AIM | Locate every line that holds the string "parts" and copy it.

---------- PROVIDED DATA ----------

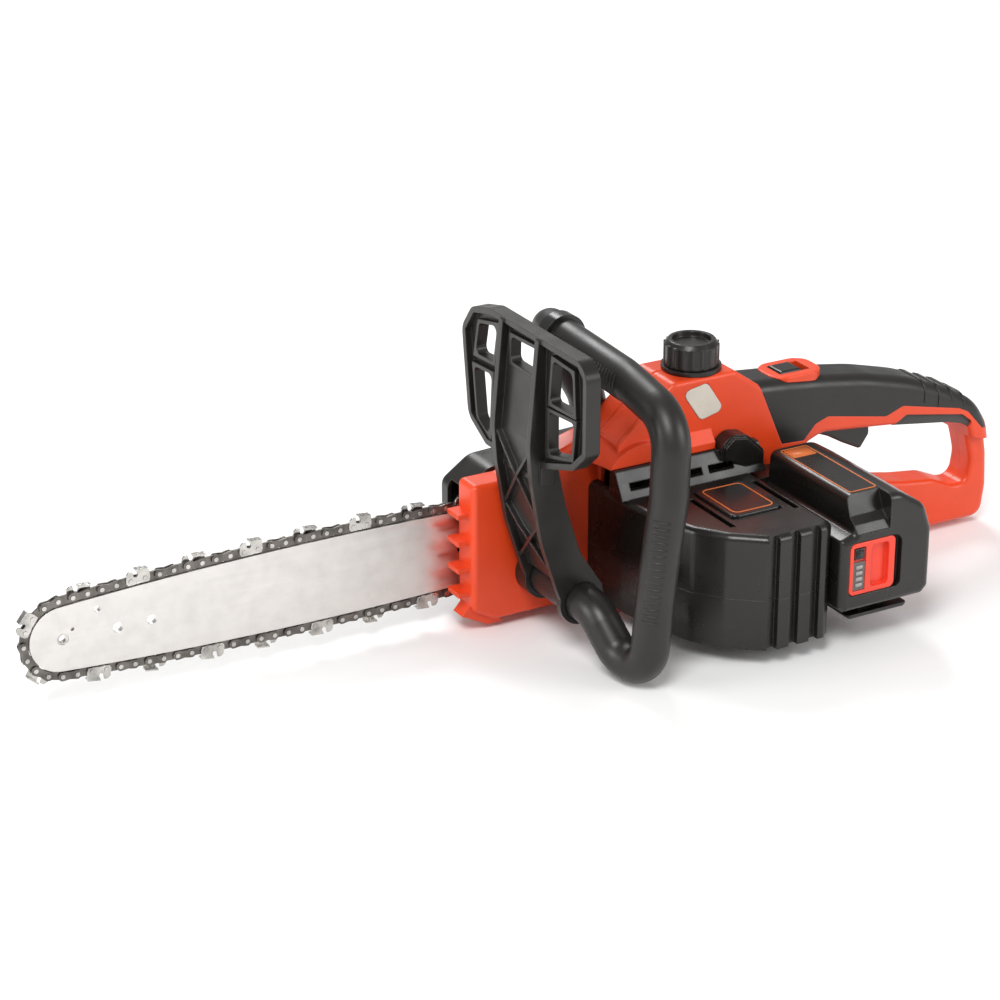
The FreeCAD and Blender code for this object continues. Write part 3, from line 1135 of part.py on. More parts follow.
capBase = housingTop
part("cap_seal", tube("Z", capX, splitY, capBase, capRadius + 1.4, neckRadius + 0.2, 3))
capFloor = capBase + 3 + 0.2
capBody = turned("Z", capX, splitY, capFloor,
                 [(neckRadius + 0.15, 0), (capRadius - 0.6, 0), (capRadius - 0.6, capHeight - 3),
                  (capRadius - 3, capHeight),
                  (capRadius - 5.5, capHeight), (capRadius - 6.4, capHeight - 3.4), (0, capHeight - 3.4),
                  (0, neckTopZ - capFloor + 0.3), (neckRadius + 0.15, neckTopZ - capFloor + 0.3)])
capRibs = []
for number in range(18):
    angle = number * math.tau / 18
    capRibs.append(rod("Z", capX + (capRadius - 1.4) * math.cos(angle),
                       splitY + (capRadius - 1.4) * math.sin(angle),
                       capFloor + 1, 1.4, capHeight - 3.5))
part("oil_cap", fuse([capBody] + capRibs))

# ---------------------------------------------------------------- battery

packOutline = [(batteryFrontX, batteryBottom + 4), (batteryFrontX, batteryShoulder, 2), (145, 82.5, 3),
               (146, batteryTop, 5), (179, batteryTop, 16), (199, 92, 14),
               (batteryRearX, batteryShoulder - 4, 8),
               (batteryRearX, batteryBottom + 5, 5), (batteryRearX - 5, batteryBottom, 3),
               (batteryFrontX + 4, batteryBottom)]
packSolid = prism("XZ", batteryLeftY, batteryRightY - batteryLeftY, packOutline)
packSolid = softened(packSolid, 5, lambda edge: flat(edge, "Y", batteryLeftY))
stepCut = prism("YZ", batteryFrontX - 2, 38.5,
                [(batteryLeftY - 2, batteryShoulder + 3), (batteryLeftY + 0.8, batteryShoulder + 3),
                 (batteryLeftY + 3.5, batteryShoulder + 8.5), (batteryLeftY + 9, batteryShoulder + 13),
                 (batteryLeftY + 14.5, batteryTop), (batteryLeftY + 14.5, batteryTop + 4),
                 (batteryLeftY - 2, batteryTop + 4)])
latchWall = 7.5
cavity = prism("XZ", batteryLeftY + latchWall, batteryRightY - batteryLeftY - latchWall - batteryWall,
               inset([p[:2] for p in packOutline], batteryWall))
upperCavityTrim = block(batteryFrontX, batteryLeftY, batteryShoulder, (38, 20, 30))
cellPitch = 2 * cellRadius + 0.3
firstCellX = batteryFrontX + batteryWall + 0.3
firstCellY = batteryLeftY + latchWall + cellRadius + 0.2
firstCellZ = batteryBottom + batteryWall + cellRadius + 3.6
lyingCells = [rod("X", firstCellX, firstCellY + column * cellPitch, firstCellZ + layer * cellPitch,
                  cellRadius, cellLength)
              for column in range(4) for layer in range(2)]
crossCells = [rod("Y", x, firstCellY + 4, batteryTop - 11.6, cellRadius, cellLength) for x in (157.7, 175.9)]
latchX, latchLength, latchZ, latchHeight, latchRoom = 141, 35, 40.5, 36, 5.1
latchSlot = prism("XZ", batteryLeftY - 1, 6, [(latchX - 0.4, latchZ - 0.4, 4),
                                              (latchX + latchLength + latchRoom, latchZ - 0.4, 4),
                                              (latchX + latchLength + latchRoom,
                                               latchZ + latchHeight + 0.4, 7),
                                              (latchX - 0.4, latchZ + latchHeight + 0.4, 4)])
plugPocket = block(150, batteryRightY - 11, 48, (30, 20, 24))
keelY, keelLength = batteryLeftY + 14, 84
keels = [prism("XZ", keelY, keelLength, [(159, batteryBottom + 0.5), (159, 23.8), (165.7, 23.8),
                                         (165.7, 25.7), (161.7, 25.7),
                                         (161.7, batteryBottom + 0.5)]),
         prism("XZ", keelY, keelLength, [(181, batteryBottom + 0.5), (181, 23.8), (174.3, 23.8),
                                         (174.3, 25.7), (178.3, 25.7),
                                         (178.3, batteryBottom + 0.5)])]
plugWall = block(148, batteryRightY - 13, 46, (34, 12, 28))
packShell = cut(fuse([cut(packSolid, [stepCut, cut(cavity, [upperCavityTrim]), latchSlot]),
                      plugWall] + keels), [plugPocket])
packSplitX = 172
frontOfSplit = block(batteryFrontX - 10, batteryLeftY - 10, 0, (packSplitX - batteryFrontX + 10, 140, 120))
rearOfSplit = block(packSplitX, batteryLeftY - 10, 0, (60, 140, 120))
part("battery_front_shell", common([packShell, frontOfSplit]))
part("battery_rear_shell", common([packShell, rearOfSplit]))
part("battery_cells", group(lyingCells + crossCells))
socketX = 153
socketLeaves = [block(socketX + 5 * number + side, batteryRightY - 10.8, 55, (0.8, 6, 10))
                for number in range(5) for side in (0, 2.2)]
part("battery_contacts", group([fuse([block(151, batteryRightY - 11, 51.5, (28, 1, 17))] + socketLeaves)]))
latchFace = batteryLeftY - 0.2
latchPlate = prism("XZ", latchFace, 5, [(latchX, latchZ, 4), (latchX + latchLength, latchZ, 4),
                                        (latchX + latchLength, latchZ + latchHeight, 4),
                                        (latchX, latchZ + latchHeight, 4)])
latchPlate = softened(latchPlate, 0.9, lambda edge: flat(edge, "Y", latchFace))
fingerPocket = prism("XZ", latchFace - 1, 4.6, [(157, latchZ + 3.5, 3), (171, latchZ + 3.5, 3),
                                                (171, latchZ + latchHeight - 3, 3),
                                                (157, latchZ + latchHeight - 3, 3)])
gaugePocket = block(latchX + 2.6, latchFace - 1, latchZ + 3, (9.4, 2.4, latchHeight - 6))
buttonBore = block(latchX + 3.2, latchFace - 1, latchZ + 24.2, (8.2, 4.8, 8.2))
part("battery_latch", cut(latchPlate, [fingerPocket, gaugePocket, buttonBore]))
gaugeWindow = prism("XZ", latchFace + 0.4, 0.9, [(latchX + 2.9, latchZ + 3.3, 1),
                                                 (latchX + 11.7, latchZ + 3.3, 1),
                                                 (latchX + 11.7, latchZ + 22.8, 1),
                                                 (latchX + 2.9, latchZ + 22.8, 1)])
segments = [block(latchX + 4.6, latchFace + 0.1, latchZ + 5.4 + 4.1 * number,
                  (5.4, 0.8, 3)) for number in range(4)]
part("gauge_panel", fuse([gaugeWindow] + segments))
gaugeButton = softened(block(latchX + 3.5, latchFace + 0.1, latchZ + 24.5, (7.6, 2.6, 7.6)), 0.8,
                       lambda edge: flat(edge, "Y", latchFace + 0.1))
part("gauge_button", gaugeButton)

dockFront, dockRear = coverRearX + fit, 192
dockBack = block(dockFront, batteryRightY + 0.6, 20, (dockRear - dockFront,
                                                      tankLeftY - batteryRightY - 0.6, 66))
dockTray = prism("XZ", batteryLeftY + 6, tankLeftY - batteryLeftY - 6,
                 [(146, 23.4), (146, 20, 3), (dockRear, 20, 3),
                                                                       (dockRear, 23.4)])
dockTray = softened(dockTray, 2.5, lambda edge: flat(edge, "Y", batteryLeftY + 6) and edge.BoundBox.ZMax < 21)
dockRail = prism("XZ", keelY + 1, tankLeftY - keelY - 1,
                 [(166, 23), (166, 26), (162, 26), (162, 28.4), (178, 28.4), (178, 26),
                                                         (174, 26), (174, 23)])
plugSeat = block(151, batteryRightY - 1, 50, (28, 12.5, 20))
part("battery_dock", cut(fuse([dockBack, dockTray, dockRail]), [plugSeat]))
plugBlades = [block(socketX + 5 * number + 0.9, batteryRightY - 9.4, 55.5,
                    (1.2, 6, 9)) for number in range(5)]
part("terminal_block", fuse([block(151, batteryRightY - 4, 50, (28, 15.5, 20))] + plugBlades))
part("case_screws", group(caseScrews + handleScrews + coverScrews))


# ---------------------------------------------------------------- checks and files

doc.recompute()
faults = [item.Name + " " + item.Label for item in doc.Objects if set(item.State) & {"Invalid", "Error"}]
faults += [item.Label for item in pieces if item.Shape.isNull() or not item.Shape.isValid()]
faults += [item.Label for item in pieces if not item.Shape.Solids]
if faults:
    raise RuntimeError("these objects failed: " + ", ".join(faults))
os.makedirs("parts", exist_ok=True)
for item in pieces:
    item.Shape.exportStep("parts/%s.step" % item.Label)
box = Part.makeCompound([item.Shape for item in pieces]).BoundBox
print(len(pieces), "sub-parts;", "X %.1f %.1f  Y %.1f %.1f  Z %.1f %.1f" % (
    box.XMin, box.XMax, box.YMin, box.YMax, box.ZMin, box.ZMax))
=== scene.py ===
import bpy
import bmesh
import math
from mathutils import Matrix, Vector
from mathutils.bvhtree import BVHTree


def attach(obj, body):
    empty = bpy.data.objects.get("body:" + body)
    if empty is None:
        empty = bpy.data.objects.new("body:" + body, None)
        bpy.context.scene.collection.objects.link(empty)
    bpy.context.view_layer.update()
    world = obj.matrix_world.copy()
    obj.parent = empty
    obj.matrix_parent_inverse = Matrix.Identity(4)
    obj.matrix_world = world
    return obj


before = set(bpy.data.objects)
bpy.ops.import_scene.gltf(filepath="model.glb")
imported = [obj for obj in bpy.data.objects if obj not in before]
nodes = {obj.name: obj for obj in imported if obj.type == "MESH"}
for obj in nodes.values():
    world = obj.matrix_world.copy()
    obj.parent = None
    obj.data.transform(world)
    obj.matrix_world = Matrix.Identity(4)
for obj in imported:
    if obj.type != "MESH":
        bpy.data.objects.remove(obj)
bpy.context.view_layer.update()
print("frame loaded with", len(nodes), "parts")

# camera and studio

studio = {
    "cameraPlace": (-0.8955, -1.4954, 0.8513), "cameraAzimuth": -29.35, "cameraElevation": 23.36, "lens": 108,
    "sensorWidth": 36, "clipEnd": 50, "lampTarget": (0, 0, 0.08), "floorReach": 9, "floorRoughness": 0.9,
    "floorColour": (0.93, 0.93, 0.925, 1), "worldColour": (1, 1, 1, 1), "worldStrength": 0.42,
    "lamps": [("keyLamp", (-1.2, -1.3, 2.3), 1.1, 46), ("fillLamp", (1.6, -1.7, 1.1), 1.2, 20),
              ("backLamp", (0.5, 1.8, 2.0), 1.1, 34), ("frontLamp", (-1.9, 0.3, 0.8), 1.0, 16)],
}


def aim(thing, target):
    direction = Vector(target) - thing.location
    thing.rotation_euler = direction.to_track_quat("-Z", "Y").to_euler()


def makeStudio():
    azimuth, elevation = math.radians(studio["cameraAzimuth"]), math.radians(studio["cameraElevation"])
    back = Vector((math.sin(azimuth) * math.cos(elevation), -math.cos(azimuth) * math.cos(elevation),
                   math.sin(elevation)))
    cameraData = bpy.data.cameras.new("camera")
    cameraData.lens = studio["lens"]
    cameraData.sensor_width = studio["sensorWidth"]
    cameraData.clip_end = studio["clipEnd"]
    camera = bpy.data.objects.new("camera", cameraData)
    camera.location = studio["cameraPlace"]
    camera.rotation_euler = (-back).to_track_quat("-Z", "Y").to_euler()
    bpy.context.collection.objects.link(camera)
    bpy.context.scene.camera = camera

    for name, place, size, power in studio["lamps"]:
        lampData = bpy.data.lights.new(name, "AREA")
        lampData.shape = "DISK"
        lampData.size = size
        lampData.energy = power
        lamp = bpy.data.objects.new(name, lampData)
        lamp.location = place
        aim(lamp, studio["lampTarget"])
        bpy.context.collection.objects.link(lamp)

    world = bpy.data.worlds.new("studioWorld")
    world.use_nodes = True
    sky = world.node_tree.nodes["Background"]
    sky.inputs["Color"].default_value = studio["worldColour"]
    sky.inputs["Strength"].default_value = studio["worldStrength"]
    bpy.context.scene.world = world
    bpy.context.scene.view_settings.view_transform = "Standard"

    floorMesh = bpy.data.meshes.new("studioFloor")
    reach = studio["floorReach"]
    corners = [(-reach, -reach, 0), (reach, -reach, 0), (reach, reach, 0), (-reach, reach, 0)]
    floorMesh.from_pydata(corners, [], [(0, 1, 2, 3)])
    floor = bpy.data.objects.new("studioFloor", floorMesh)
    bpy.context.collection.objects.link(floor)
    paper = bpy.data.materials.new("studioPaper")
    paper.use_nodes = True
    shader = paper.node_tree.nodes["Principled BSDF"]
    shader.inputs["Base Color"].default_value = studio["floorColour"]
    shader.inputs["Roughness"].default_value = studio["floorRoughness"]
    floorMesh.materials.append(paper)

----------

ANSWER TO THIS TASK |
The FreeCAD and Blender code for this object continues. Write part 3, from line 1135 of part.py on. More parts follow.
os.makedirs("parts", exist_ok=True)
    item.Shape.exportStep("parts/%s.step" % item.Label)
print(len(pieces), "sub-parts;", "X %.1f %.1f  Y %.1f %.1f  Z %.1f %.1f" % (
print("frame loaded with", len(nodes), "parts")